The drug metaphor is intentional here. In many ways, Fox is a cartel, and its viewers are addicts. This is what gives Tucker the only real political capital he’s got left: because he can keep selling them the same red pills as Trump does — the ones they're addicted to — and he can sell by appealing to their addiction more convincingly than RDS. Because he doesn’t actually care about getting elected to any particular political office, or working for one specific media shop, or have any deep-seated long-term political ambition2 or policy program3. No, he just wants to sell drugs, and he'll do anything to keep making the sales.
Particularly, running as presidential candidates amidst a party still reeling from Bush’s failures and unable to unite around a single candidate with a clear political vision
Like how most politicians fantasize about being elected president some day.

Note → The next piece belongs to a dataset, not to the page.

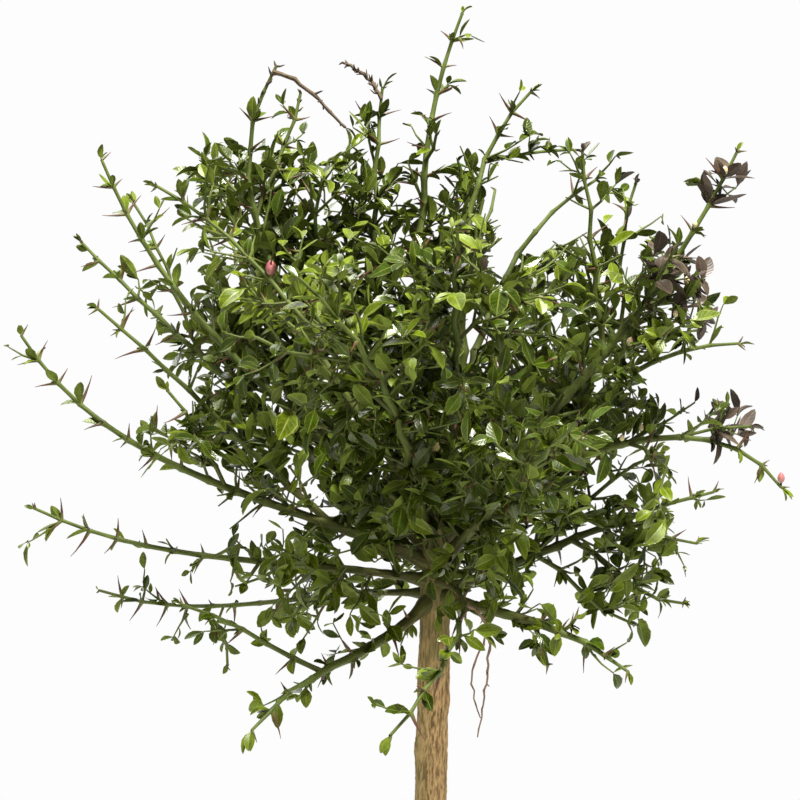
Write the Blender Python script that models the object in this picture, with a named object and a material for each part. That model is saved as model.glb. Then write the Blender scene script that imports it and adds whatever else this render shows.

Like actually building the wall, or a thousand other pies-in-the-sky he and Trump lure voters with.
Spot on sir, one thing I’ve learned is you can never keep a shitty man down. I’ve heard that he most likely signed a non compete agreement, so he may not be able to slink over to newsmax, etc. That being said the only thing that could help him here is Biden administration rules regarding non compete agreements, irony?
If you would have asked about tucker running for 2020 I would have called you crazy. But after trumps second run and all the shit he has spewed, tucker running doesn’t seem out of control. DeSantis may have the grievance policies on lock, but he doesn’t seem to be a very inspiring leader, like he would crumple in a debate with a wet noodle. Tucker on the other hand would be able to give it back to trump. Hopefully he runs and we get some mutually assured destruction. That or the reconcile and we get a “unity” ticket with trump and tucker.